A realistic scenario is a construction project management SaaS firm that serves specialty contractors and wants to add finance and procurement capabilities. Rather than building ERP modules internally, it launches a white-label ERP offer with a certified partner. The SaaS firm owns the customer relationship and vertical positioning. The partner owns implementation and managed services. Pricing is based on deployment tier, support level, and integration scope, not restrictive user counts. Over time, the offer expands into inventory, service management, and analytics. Another scenario is a mature construction platform moving to an OEM ERP model for mid-market contractors, supported by dedicated cloud deployments for larger accounts and multi-tenant packages for smaller firms.

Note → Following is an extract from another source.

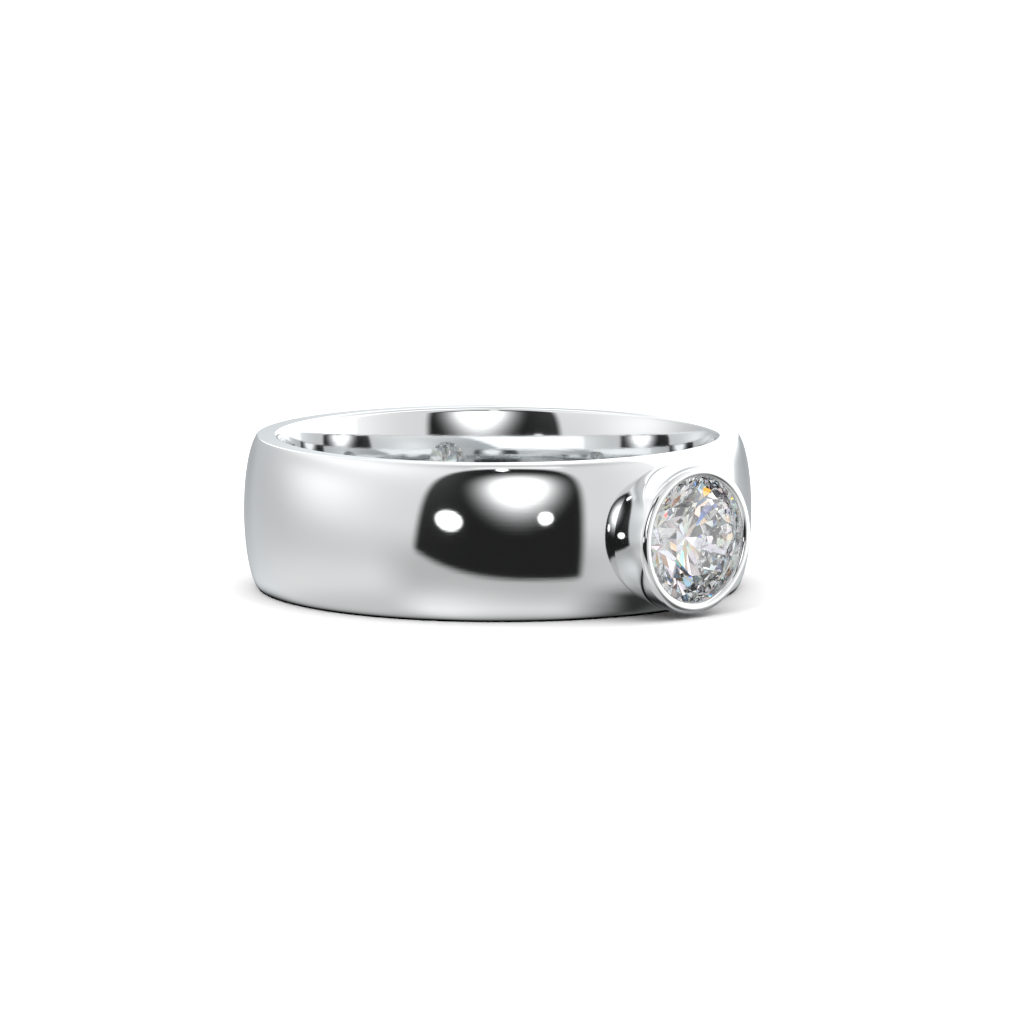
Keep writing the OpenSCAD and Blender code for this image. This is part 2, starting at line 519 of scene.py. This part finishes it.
def white_gold():
    """Rhodium-bright white gold: a mirror with the last faint trace of the polishing wheel."""
    material = bpy.data.materials.new("polished_white_gold")
    start = shader_tree(material)
    place = object_place(start)
    cloud = grain(place, scale=260.0)
    wheel = grain(place, scale=900.0, detail=3.0, stretch=(1.0, 1.0, 12.0))
    darker, lighter = (0.775, 0.79, 0.797), (0.80, 0.812, 0.817)
    colour = tint(cloud, darker, lighter)
    roughness = 0.035 + cloud * 0.02 + wheel * 0.012
    relief = start.node("ShaderNodeBump", None, {
        "Strength": 0.02, "Distance": 0.00002, "Height": wheel,
    })
    shader = start.node("ShaderNodeBsdfPrincipled", None, {
        "Base Color": colour, "Metallic": 1.0, "Roughness": roughness, "Normal": relief,
    })
    output(start, "ShaderNodeOutputMaterial", shader)
    return material


def diamond_glass():
    """Colourless diamond: clear, high index, with the faintest warm and cool growth zones."""
    material = bpy.data.materials.new("clear_diamond")
    start = shader_tree(material)
    zones = grain(object_place(start), scale=700.0)
    cool, warm = (0.995, 0.998, 1.0), (1.0, 1.0, 0.996)
    shader = start.node("ShaderNodeBsdfPrincipled", None, {
        "Base Color": tint(zones, cool, warm),
        "Roughness": 0.0, "IOR": 2.417, "Transmission Weight": 1.0,
    })
    output(start, "ShaderNodeOutputMaterial", shader)
    return material


# The camera's bearing and rise from the ring, how far away it stands, and how far right of the
# finger axis and above the floor it looks, in millimetres.
CAMERA_BEARING = math.radians(-41.8)
CAMERA_RISE = math.radians(8.74)
CAMERA_AWAY = 221.4
AIM_RIGHT, AIM_UP = 0.564, 2.873
UPWARDS = Vector((0.0, 0.0, 1.0))
RIGHTWARDS = Vector((math.cos(CAMERA_BEARING), math.sin(CAMERA_BEARING), 0.0))
TOWARDS = Vector((math.sin(CAMERA_BEARING), -math.cos(CAMERA_BEARING), 0.0))

# The studio is described by azimuth and elevation in degrees, as seen from the ring. Azimuth 0 lies
# this far to the left of the camera's bearing, and azimuths grow to the right. A part of the studio
# is a share from 0 to 1 where it lies, and its last factor is how much light it adds or takes.
STUDIO_TURN = 0.3

# The soft light on the floor, and what the black panel still gives.
LIGHT = 1.94
BLACK = 0.019

# How far apart in azimuth the stone bends red, green and blue light, in degrees.
FIRE = 2.0

# The lamps on the black panel and their light.
LAMPS = (
    {"middle_az": -21.5, "middle_el": 0.25, "wide": 5.9, "high": 3.75, "lean": 0.09},
    {"middle_az": 21.6, "middle_el": 1.0, "wide": 3.4, "high": 2.5},
    {"middle_az": 2.7, "middle_el": 45.0, "wide": 3.4, "high": 4.6},
)
LAMP_LIGHT = 2.4


def bearing_and_rise(direction):
    """Azimuth and elevation in degrees of a direction."""

    def reach(axis):
        """How far the direction goes along an axis."""
        return direction.node("ShaderNodeVectorMath", {"operation": "DOT_PRODUCT"}, {
            0: direction, 1: tuple(axis),
        }, output=1)

    right, ahead = reach(RIGHTWARDS), reach(TOWARDS)
    up = direction.parts()[2]
    level = (right * right + ahead * ahead) ** 0.5
    az = right.maths("ARCTAN2", ahead) * math.degrees(1.0) + STUDIO_TURN
    return az, up.maths("ARCTAN2", level) * math.degrees(1.0)


def lamp(az, el, middle_az, middle_el, wide, high, lean=0.0):
    """A round lamp with a soft edge."""
    across = (az - middle_az) / wide
    up = (el - middle_el + (az - middle_az) * lean) / high
    return (across * across + up * up).below(0.6, 1.4)


def dark_panel_glow(az, el):
    """What shows on the black panel in front: a broad soft light, a faint one and three lamps."""
    across, up = (az - 10.1) / 19.3, (el - 17.3) / 15.9
    away = (across * across + up * up) ** 0.5
    edge, fade, brightest = 1.49, 0.914, 1.8
    broad = (((edge - away) / fade).maths("MAXIMUM", 0.0) ** 2.42) * 1.69
    faint = az.bell(-32.0, 10.0) * el.bell(35.0, 18.0) * 0.062
    lamps = sum(lamp(az, el, **place) for place in LAMPS)
    return broad.maths("MINIMUM", brightest) + faint + lamps * LAMP_LIGHT + BLACK


def dark_panel(az, el):
    """1 inside the black panel in front: a leaning left side, a rounded top, a shallow foot."""
    middle, right_reach, left_reach, height = -0.9, 40.0, 34.6, 48.2
    left_lean = el * 0.225
    right, left = (az - middle) / right_reach, (left_lean - az + middle) / left_reach
    across = right.maths("MAXIMUM", left)
    up = el.maths("MAXIMUM", 0.0) / height
    arch = (across ** 3.0 + up ** 3.0).below(0.8, 1.2)
    foot_middle, foot_reach, foot_rise, foot_el, soft = 18.4, 48.0, 7.7, -21.5, 2.0
    bow = (az - foot_middle).maths("ABSOLUTE") / foot_reach
    foot = bow ** 2.4 * foot_rise + foot_el
    return arch * el.above(foot - soft, foot + soft)


def raised_at_right(az, el):
    """Elevation above the foot of the walls, which reach lower down to the right."""
    return el + az.above(60.0, 84.0) * az.below(126.0, 142.0) * 12.0 - az.above(130.0, 150.0) * 3.0


def room_walls(az, el):
    """The pale room above the horizon: gray to the left, two windows there, white to the right."""
    lifted = raised_at_right(az, el)
    from_front = az.maths("ABSOLUTE")
    top = el.above(50.0, 66.0) * 0.055
    gray_side = az.below(-120.0, -60.0) * el.below(20.0, 40.0) * 0.223
    low_window = az.bell(-89.3, 18.6) * el.bell(6.9, 7.3) * 0.438
    high_window = az.bell(-97.0, 47.8) * el.bell(35.6, 12.2) * 0.502
    white_side = az.above(46.0, 112.0) * lifted.above(-6.0, 6.0) * 0.5
    white_board = az.above(82.5, 84.5) * lifted.above(-1.0, 4.0) * 0.4
    dim_foot = az.above(134.0, 148.0) * el.below(0.0, 4.5) * 0.28
    seam_el = 56.2 - (az + 1.0) * (az + 1.0) * 0.002
    dark_seam = el.bell(seam_el, 4.8) * az.above(-67.0, -4.0) * az.below(58.0, 106.0) * 0.24
    light_seam = el.bell(seam_el - 5.0, 3.2) * az.above(-20.0, -6.0) * az.below(34.0, 43.0) * 0.5
    walls = 0.85 + top - gray_side + low_window + high_window
    walls = walls + white_side + white_board - dim_foot - dark_seam + light_seam
    bright_back = (from_front + (el - 7.0) * 2.0).above(175.3, 184.0) * el.above(0.0, 6.0)
    plain_top = from_front.above(80.0, 120.0) * el.above(20.0, 66.0)
    return walls.towards(1.7, bright_back).towards(0.75, plain_top)


def room_floor(az, el):
    """The room's floor as the metal mirrors it: bright in front, with painted shade right under the ring,
    painted shadow beside the bezel and painted shade behind the ring.
    """
    near = el.below(-45.0, -23.0) * 0.27
    pool = az.bell(-30.0, 19.5) * el.below(-34.0, -18.0) * 0.22
    # Painted shade: the floor right under the ring is darker, as the metal mirrors it
    shade_underfoot = el.below(-70.0, -40.0) * 0.3
    front = (0.58 + near + pool) * (1.0 - shade_underfoot)
    left_pool = az.below(-30.0, 0.0) * el.bell(-20.4, 6.6) * 0.18
    ground = front.towards(0.68 + left_pool, (az + 4.2).maths("ABSOLUTE").above(30.0, 59.0))
    # Painted shadow: the bezel's shadow on the floor, dark beside the bezel, as the metal mirrors it
    edge = az + (el + 40.0).maths("MINIMUM", 0.0) * 0.6
    bezel_shadow = edge.above(32.0, 76.0) * el.below(-30.0, -20.0) * el.above(-78.0, -50.0)
    depth = 0.82 - az.above(80.0, 104.0) * 0.36
    # Painted shade: the ring's shade on the floor behind it, as the metal mirrors it
    behind = az.below(-165.0, -120.0) * (el + (az + 145.0) * 0.3).below(-28.0, -17.0) * 0.92
    return ground * (1.0 - bezel_shadow * depth) * (1.0 - behind)


def surroundings(az, el):
    """The pale room round the ring, without the black panel. Its two sides meet behind the ring."""
    share = raised_at_right(az, el).above(-15.8, -0.9)
    room = room_floor(az, el).towards(room_walls(az, el), share)
    from_front = az.maths("ABSOLUTE")
    horizon = from_front.above(142.0, 160.0) * el.bell(-4.0, 5.0) * 0.22
    meeting = 0.3 + el.above(-30.0, -10.0) * 0.18
    return (room * (1.0 - horizon)).towards(meeting, from_front.above(159.0, 178.0) * el.below(3.0, 8.0))


def studio(az, el):
    """All that the ring mirrors: the room, and the black panel in front of it."""
    return surroundings(az, el).towards(dark_panel_glow(az, el), dark_panel(az, el))


def cooled(level, az):
    """The studio's light as a colour: neutral in front, its grays a little blue behind the ring."""
    red_lost, green_lost = 0.075, 0.03
    cool = az.maths("ABSOLUTE").above(110.0, 170.0) * level.below(0.9, 1.5)
    return level.xyz(level * (1.0 - cool * red_lost), level * (1.0 - cool * green_lost), level)


def fire(az, el, side):
    """Red, green or blue light that comes through the stone: each bends a little differently."""
    bend = FIRE * side
    passed = 0.79 + (az * 0.11 + el * 0.17 + side * 2.1).sine() * 0.07
    return studio(az + bend, el + bend * 0.5) * passed


def build_world():
    """Soft light, less where the black panel stands; the studio for mirror rays; fire for the stone."""
    world = bpy.data.worlds.new("studio")
    bpy.context.scene.world = world
    start = shader_tree(world)
    az, el = bearing_and_rise(start.node("ShaderNodeTexCoord", output="Generated"))
    through_stone = start.xyz(*(fire(az, el, side) for side in (-1, 0, 1)))
    diffuse = start.node("ShaderNodeLightPath", output="Is Diffuse Ray")
    panel_shade = 0.9
    soft = LIGHT * (1.0 - dark_panel(az, el) * diffuse * panel_shade)
    colours = [start.xyz(soft, soft, soft), cooled(studio(az, el), az), through_stone]
    plain, mirrored, refracted = [
        start.node("ShaderNodeBackground", None, {"Color": colour, "Strength": 1.0}) for colour in colours
    ]
    shine = start.node("ShaderNodeLightPath", output="Is Glossy Ray")
    through = start.node("ShaderNodeLightPath", output="Is Transmission Ray")
    room = start.node("ShaderNodeMixShader", None, {0: shine, 1: plain, 2: mirrored})
    room = start.node("ShaderNodeMixShader", None, {0: through, 1: room, 2: refracted})
    output(start, "ShaderNodeOutputWorld", room)
    world.cycles.sampling_method = "NONE"


def floor_circle(radius, sides):
    """Points in metres round a circle that lies just under the ring, its radius in millimetres."""
    turns = [2 * math.pi * k / sides for k in range(sides)]
    return [(radius * MM * math.cos(a), radius * MM * math.sin(a), -FLOOR_DROP * MM) for a in turns]


def flat_piece(name, points, faces, material, hidden_from):
    """A flat object of one material, which some kinds of rays pass by."""
    mesh = bpy.data.meshes.new(name)
    mesh.from_pydata(points, [], faces)
    mesh.materials.append(material)
    piece = bpy.data.objects.new(name, mesh)
    bpy.context.scene.collection.objects.link(piece)
    for rays in hidden_from:
        setattr(piece, "visible_" + rays, False)
    return piece


def build_floor():
    """A pale floor, seen by the camera and the soft light. The metal mirrors the studio's own."""
    material = bpy.data.materials.new("pale_floor")
    start = shader_tree(material)
    pale = start.node("ShaderNodeBsdfDiffuse", None, {"Color": (0.92, 0.92, 0.92, 1.0)})
    output(start, "ShaderNodeOutputMaterial", pale)
    radius, sides = 1500.0, 64
    points = floor_circle(radius, sides)
    floor = flat_piece("floor", points, [list(range(sides))], material, ("glossy", "transmission"))


def build_contact_shade():
    """Painted shadow of the ring on the floor: dark close round the ring's foot and under its bezel, as
    only the metal mirrors it.
    """
    material = bpy.data.materials.new("contact_shade")
    start = shader_tree(material)
    x, y, _ = object_place(start).parts()
    radius = (x * x + y * y) ** 0.5 / MM
    foot_radius, foot_fade = 9.53, 0.11
    foot = ((foot_radius - radius) / foot_fade).maths("MINIMUM", 0.0).maths("EXPONENT")
    aside, out = (x / MM).maths("ABSOLUTE"), y / -MM
    under_bezel = aside.below(1.2, 2.6) * out.above(9.0, 9.4) * out.below(10.7, 11.6) * 0.7
    dark = foot.maths("MAXIMUM", under_bezel)
    clear = start.node("ShaderNodeBsdfTransparent")
    black = start.node("ShaderNodeBsdfDiffuse", None, {"Color": (0.0, 0.0, 0.0, 1.0)})
    mixed = start.node("ShaderNodeMixShader", None, {0: dark, 1: clear, 2: black})
    output(start, "ShaderNodeOutputMaterial", mixed)
    inner, outer, sides = 9.3, 11.8, 256
    points = floor_circle(inner, sides) + floor_circle(outer, sides)
    faces = [[k, sides + k, sides + (k + 1) % sides, (k + 1) % sides] for k in range(sides)]
    hidden_from = ("camera", "diffuse", "transmission", "shadow")
    shade = flat_piece("contact_shade", points, faces, material, hidden_from)


def build_camera():
    """The photograph's camera: a long lens, low and to the left of the stone."""
    data = bpy.data.cameras.new("camera")
    data.lens, data.sensor_width = 197.0, 36.0
    data.clip_start, data.clip_end = 0.01, 10.0
    camera = bpy.data.objects.new("camera", data)
    bpy.context.scene.collection.objects.link(camera)
    eye = (TOWARDS * math.cos(CAMERA_RISE) + UPWARDS * math.sin(CAMERA_RISE)) * CAMERA_AWAY * MM
    aim = (RIGHTWARDS * AIM_RIGHT + UPWARDS * AIM_UP) * MM
    camera.location = eye
    camera.rotation_euler = (aim - eye).to_track_quat("-Z", "Y").to_euler()
    bpy.context.scene.camera = camera


metal = ring_metal(white_gold())
stone = diamond(diamond_glass())
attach(metal, "root")
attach(stone, "root")
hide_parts("shank_and_bezel")
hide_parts("brilliant_stone")

build_world()
build_floor()
build_contact_shade()
build_camera()

scene = bpy.context.scene
scene.view_settings.view_transform = "Standard"

# Enough bounces for light to find its way out of the stone and between the metal's walls.
scene.cycles.max_bounces = 32
scene.cycles.glossy_bounces = 12
scene.cycles.transmission_bounces = 32
scene.cycles.blur_glossy = 0.0
scene.cycles.caustics_reflective = False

Executive recommendations, future trends, and key takeaways
Executives should treat embedded ERP as a channel strategy, not a feature extension. The priority is to build a partner operating model that protects customer trust, delivery quality, and recurring revenue. White-label ERP is often the best starting point because it balances brand control with manageable delivery complexity. OEM ERP should follow only after governance, support, and cloud operations are mature. Managed hosting should be productized, with clear service tiers and resilience commitments. Unlimited-user ERP and infrastructure-based pricing can improve adoption economics when aligned to operational value rather than seat monetization.
Looking ahead, the market will favor partners that combine vertical process expertise with cloud operational discipline. Construction customers will increasingly expect embedded analytics, workflow automation, mobile-first execution, and AI-assisted decision support within a governed ERP environment. The winners will not be those who promise the broadest transformation. They will be those who deliver repeatable outcomes, stable operations, and a credible long-term customer success model.